** Start **
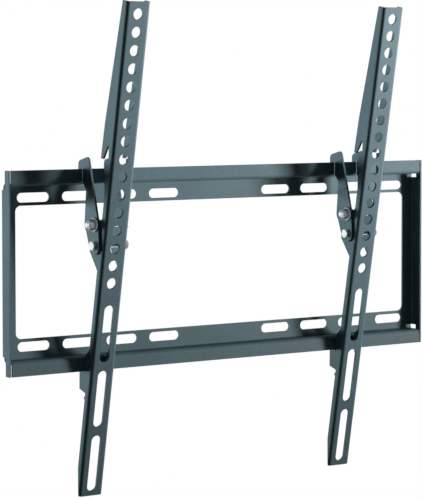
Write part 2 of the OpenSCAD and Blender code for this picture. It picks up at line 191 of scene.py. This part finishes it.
class StageSettings(bpy.types.PropertyGroup):
    """The floor, the lamps and the camera."""

    floor_drop: FloatProperty(
        name="Floor drop", description="Drop from the mount's lowest point to the floor",
        unit="LENGTH", min=0, max=2, default=0.30)
    floor_fade: FloatProperty(
        name="Floor fade", description="Distance from the mount at which the floor is plain white",
        unit="LENGTH", min=0.5, max=10, default=1.7)
    front_place: FloatVectorProperty(
        name="Front lamp place", description="Place of the lamp in front, on the right",
        subtype="XYZ", unit="LENGTH", size=3, default=(1.7, -1.10, 0.0))
    front_aim: FloatVectorProperty(
        name="Front lamp aim", description="Point that the front lamp looks at",
        subtype="XYZ", unit="LENGTH", size=3, default=(0.0, -0.05, 0.36))
    front_size: FloatProperty(
        name="Front lamp size", description="Side of the front lamp's square face",
        unit="LENGTH", min=0.01, max=5, default=0.4)
    front_power: FloatProperty(
        name="Front lamp", description="Power of the lamp in front, on the right",
        unit="POWER", min=0, max=1000, default=5.4)
    rear_place: FloatVectorProperty(
        name="Rear lamp place", description="Place of the lamp behind, on the left",
        subtype="XYZ", unit="LENGTH", size=3, default=(-1.0, 1.35, 0.0))
    rear_aim: FloatVectorProperty(
        name="Rear lamp aim", description="Point that the rear lamp looks at",
        subtype="XYZ", unit="LENGTH", size=3, default=(-0.08, -0.05, 0.20))
    rear_size: FloatProperty(
        name="Rear lamp size", description="Side of the rear lamp's square face",
        unit="LENGTH", min=0.01, max=5, default=0.6)
    rear_power: FloatProperty(
        name="Rear lamp", description="Power of the lamp behind, on the left",
        unit="POWER", min=0, max=1000, default=3.8)
    beam: FloatProperty(
        name="Beam", description="Spread of both lamps' beams",
        subtype="ANGLE", min=0.1, max=math.pi, default=math.radians(42))
    fill: FloatProperty(
        name="Fill", description="Strength of the light from all round", min=0, max=1, default=0.01)
    camera_place: FloatVectorProperty(
        name="Camera place", description="Place of the camera",
        subtype="XYZ", unit="LENGTH", size=3, default=(-1.1442, -1.6053, 0.1541))
    camera_yaw: FloatProperty(
        name="Camera yaw", description="Turn of the view to the right of the wall's normal",
        unit="ROTATION", default=math.radians(35.263))
    camera_pitch: FloatProperty(
        name="Camera pitch", description="Dip of the view below the horizon",
        unit="ROTATION", default=math.radians(2.907))
    camera_roll: FloatProperty(
        name="Camera roll", description="Roll of the camera",
        unit="ROTATION", default=math.radians(0.059))
    lens: FloatProperty(
        name="Lens", description="Focal length in mm for a picture 36 mm long",
        min=10, max=500, default=163.0)
    shift: FloatProperty(
        name="Shift", description="Shift of the lens, in parts of the long side",
        min=-0.5, max=0.5, default=-0.1)


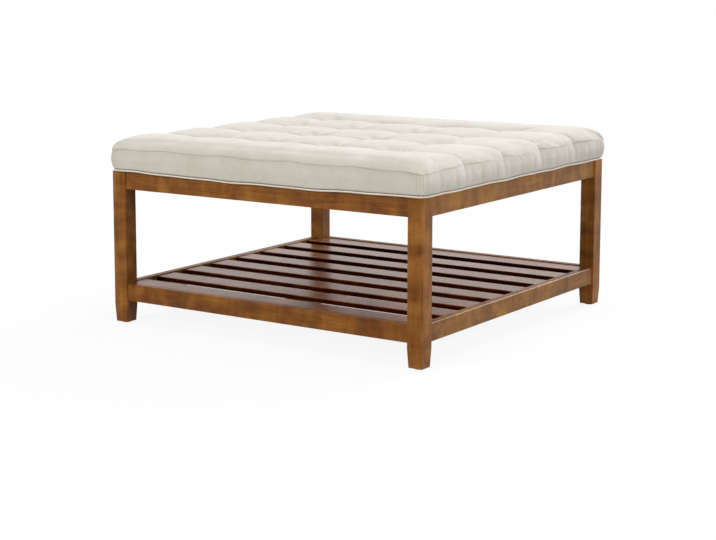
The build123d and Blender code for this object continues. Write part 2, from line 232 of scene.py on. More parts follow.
def stained_wood(name, axis, tones, roughness, shift=(0, 0, 0), gloss=wood_gloss):
    """Close-pored hardwood under a brown stain, its grain along one axis, with cross mottling."""
    material, tree, shader = new_material(name)

    def figure(size, **look):
        return noise(tree, grain_scale(axis, *size), shift=shift, **look)

    mottle = figure(mottle_size, detail=2, roughness=0.45, distortion=0.5)
    blotches = figure(blotch_size, detail=3, distortion=0.5)
    lines = figure(line_size, detail=4, roughness=0.6, distortion=0.15)
    pores = figure(pore_size, detail=3, roughness=0.7)
    shares = ((mottle, mottle_share), (blotches, blotch_share), (lines, line_share))
    grain = total(tree, *[scaled(tree, part, share) for part, share in shares])
    colour = ramp(tree, grain, list(zip(tone_places, tones)))
    pits = span(tree, pores, *pore_range, pore_shade, 1.0)
    colour = blend(tree, "MULTIPLY", 1.0, colour, pits)
    tree.links.new(colour, shader.inputs["Base Color"])
    worn = span(tree, lines, *noise_range, roughness - less_rough, roughness + more_rough)
    tree.links.new(worn, shader.inputs["Roughness"])
    shader.inputs["Specular IOR Level"].default_value = gloss
    shader.inputs["Specular Tint"].default_value = gloss_tint
    height = total(tree, scaled(tree, lines, 0.5), scaled(tree, pits, 0.5))
    bump(tree, shader, height, wood_relief, strength=0.5)
    return material


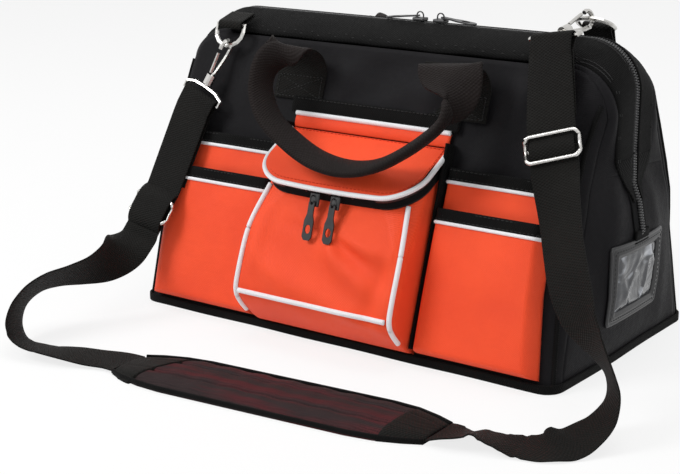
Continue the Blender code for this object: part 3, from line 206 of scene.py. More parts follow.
def grid_faces(rows: int, columns: int, wrap: bool) -> Array:
    """Quads between the rows of a grid of points, closed across the columns where it wraps."""
    across = columns if wrap else columns - 1
    i, j = np.meshgrid(np.arange(rows - 1), np.arange(across), indexing="ij")
    following = (j + 1) % columns
    quads = [i * columns + j, i * columns + following, (i + 1) * columns + following,
             (i + 1) * columns + j]
    return np.stack(quads, axis=-1).reshape(-1, 4)


def solid_faces(points: Array, closed: bool = False) -> list[list[int]]:
    """The faces of a tube of points, turned outwards: its sides, and its caps or the joint of its ends."""
    rows, columns = points.shape[:2]
    sides = grid_faces(rows, columns, wrap=True)
    if closed:
        first, last = np.arange(columns), np.arange(columns) + (rows - 1) * columns
        ends = np.stack([last, np.roll(last, -1), np.roll(first, -1), first], axis=1).tolist()
    else:
        ends = [list(range(columns))[::-1], list(range((rows - 1) * columns, rows * columns))]
    faces = sides.tolist() + ends
    inside_out = signed_volume(points.reshape(-1, 3), sides) < 0
    return [face[::-1] for face in faces] if inside_out else faces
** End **
▶ **Requirements**
Return the material in full, exactly as shown.

▶ **Answer for the task**
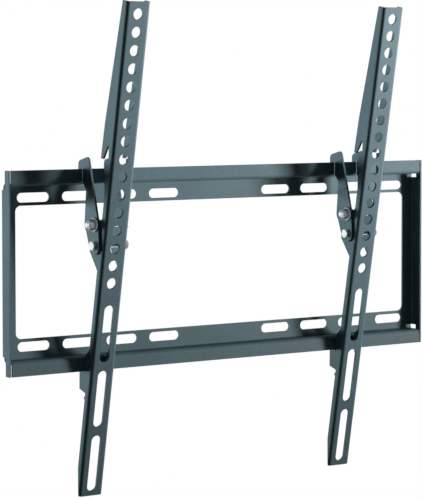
Write part 2 of the OpenSCAD and Blender code for this picture. It picks up at line 191 of scene.py. This part finishes it.
class StageSettings(bpy.types.PropertyGroup):
    """The floor, the lamps and the camera."""

    floor_drop: FloatProperty(
        name="Floor drop", description="Drop from the mount's lowest point to the floor",
        unit="LENGTH", min=0, max=2, default=0.30)
    floor_fade: FloatProperty(
        name="Floor fade", description="Distance from the mount at which the floor is plain white",
        unit="LENGTH", min=0.5, max=10, default=1.7)
    front_place: FloatVectorProperty(
        name="Front lamp place", description="Place of the lamp in front, on the right",
        subtype="XYZ", unit="LENGTH", size=3, default=(1.7, -1.10, 0.0))
    front_aim: FloatVectorProperty(
        name="Front lamp aim", description="Point that the front lamp looks at",
        subtype="XYZ", unit="LENGTH", size=3, default=(0.0, -0.05, 0.36))
    front_size: FloatProperty(
        name="Front lamp size", description="Side of the front lamp's square face",
        unit="LENGTH", min=0.01, max=5, default=0.4)
    front_power: FloatProperty(
        name="Front lamp", description="Power of the lamp in front, on the right",
        unit="POWER", min=0, max=1000, default=5.4)
    rear_place: FloatVectorProperty(
        name="Rear lamp place", description="Place of the lamp behind, on the left",
        subtype="XYZ", unit="LENGTH", size=3, default=(-1.0, 1.35, 0.0))
    rear_aim: FloatVectorProperty(
        name="Rear lamp aim", description="Point that the rear lamp looks at",
        subtype="XYZ", unit="LENGTH", size=3, default=(-0.08, -0.05, 0.20))
    rear_size: FloatProperty(
        name="Rear lamp size", description="Side of the rear lamp's square face",
        unit="LENGTH", min=0.01, max=5, default=0.6)
    rear_power: FloatProperty(
        name="Rear lamp", description="Power of the lamp behind, on the left",
        unit="POWER", min=0, max=1000, default=3.8)
    beam: FloatProperty(
        name="Beam", description="Spread of both lamps' beams",
        subtype="ANGLE", min=0.1, max=math.pi, default=math.radians(42))
    fill: FloatProperty(
        name="Fill", description="Strength of the light from all round", min=0, max=1, default=0.01)
    camera_place: FloatVectorProperty(
        name="Camera place", description="Place of the camera",
        subtype="XYZ", unit="LENGTH", size=3, default=(-1.1442, -1.6053, 0.1541))
    camera_yaw: FloatProperty(
        name="Camera yaw", description="Turn of the view to the right of the wall's normal",
        unit="ROTATION", default=math.radians(35.263))
    camera_pitch: FloatProperty(
        name="Camera pitch", description="Dip of the view below the horizon",
        unit="ROTATION", default=math.radians(2.907))
    camera_roll: FloatProperty(
        name="Camera roll", description="Roll of the camera",
        unit="ROTATION", default=math.radians(0.059))
    lens: FloatProperty(
        name="Lens", description="Focal length in mm for a picture 36 mm long",
        min=10, max=500, default=163.0)
    shift: FloatProperty(
        name="Shift", description="Shift of the lens, in parts of the long side",
        min=-0.5, max=0.5, default=-0.1)


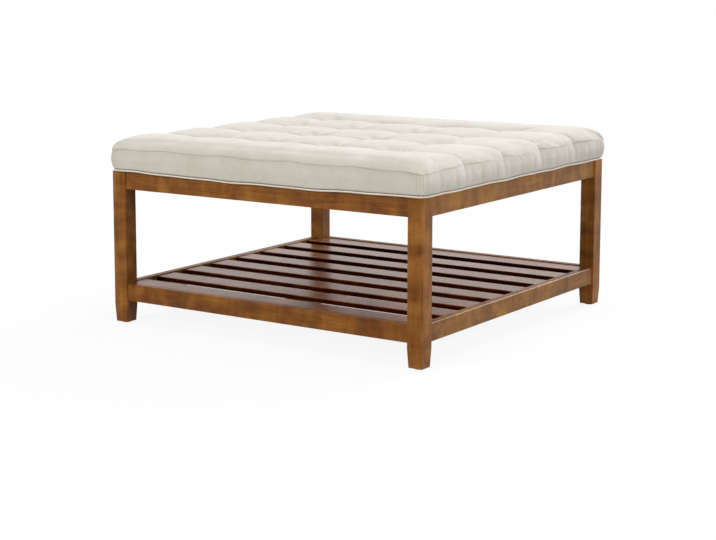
The build123d and Blender code for this object continues. Write part 2, from line 232 of scene.py on. More parts follow.
def stained_wood(name, axis, tones, roughness, shift=(0, 0, 0), gloss=wood_gloss):
    """Close-pored hardwood under a brown stain, its grain along one axis, with cross mottling."""
    material, tree, shader = new_material(name)

    def figure(size, **look):
        return noise(tree, grain_scale(axis, *size), shift=shift, **look)

    mottle = figure(mottle_size, detail=2, roughness=0.45, distortion=0.5)
    blotches = figure(blotch_size, detail=3, distortion=0.5)
    lines = figure(line_size, detail=4, roughness=0.6, distortion=0.15)
    pores = figure(pore_size, detail=3, roughness=0.7)
    shares = ((mottle, mottle_share), (blotches, blotch_share), (lines, line_share))
    grain = total(tree, *[scaled(tree, part, share) for part, share in shares])
    colour = ramp(tree, grain, list(zip(tone_places, tones)))
    pits = span(tree, pores, *pore_range, pore_shade, 1.0)
    colour = blend(tree, "MULTIPLY", 1.0, colour, pits)
    tree.links.new(colour, shader.inputs["Base Color"])
    worn = span(tree, lines, *noise_range, roughness - less_rough, roughness + more_rough)
    tree.links.new(worn, shader.inputs["Roughness"])
    shader.inputs["Specular IOR Level"].default_value = gloss
    shader.inputs["Specular Tint"].default_value = gloss_tint
    height = total(tree, scaled(tree, lines, 0.5), scaled(tree, pits, 0.5))
    bump(tree, shader, height, wood_relief, strength=0.5)
    return material


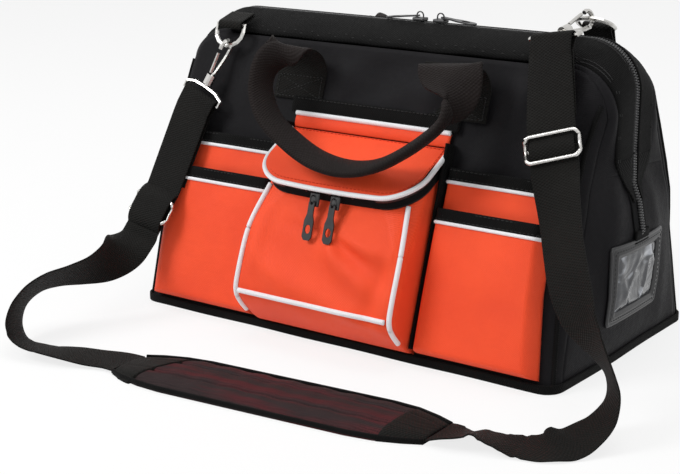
Continue the Blender code for this object: part 3, from line 206 of scene.py. More parts follow.
def grid_faces(rows: int, columns: int, wrap: bool) -> Array:
    """Quads between the rows of a grid of points, closed across the columns where it wraps."""
    across = columns if wrap else columns - 1
    i, j = np.meshgrid(np.arange(rows - 1), np.arange(across), indexing="ij")
    following = (j + 1) % columns
    quads = [i * columns + j, i * columns + following, (i + 1) * columns + following,
             (i + 1) * columns + j]
    return np.stack(quads, axis=-1).reshape(-1, 4)


def solid_faces(points: Array, closed: bool = False) -> list[list[int]]:
    """The faces of a tube of points, turned outwards: its sides, and its caps or the joint of its ends."""
    rows, columns = points.shape[:2]
    sides = grid_faces(rows, columns, wrap=True)
    if closed:
        first, last = np.arange(columns), np.arange(columns) + (rows - 1) * columns
        ends = np.stack([last, np.roll(last, -1), np.roll(first, -1), first], axis=1).tolist()
    else:
        ends = [list(range(columns))[::-1], list(range((rows - 1) * columns, rows * columns))]
    faces = sides.tolist() + ends
    inside_out = signed_volume(points.reshape(-1, 3), sides) < 0
    return [face[::-1] for face in faces] if inside_out else faces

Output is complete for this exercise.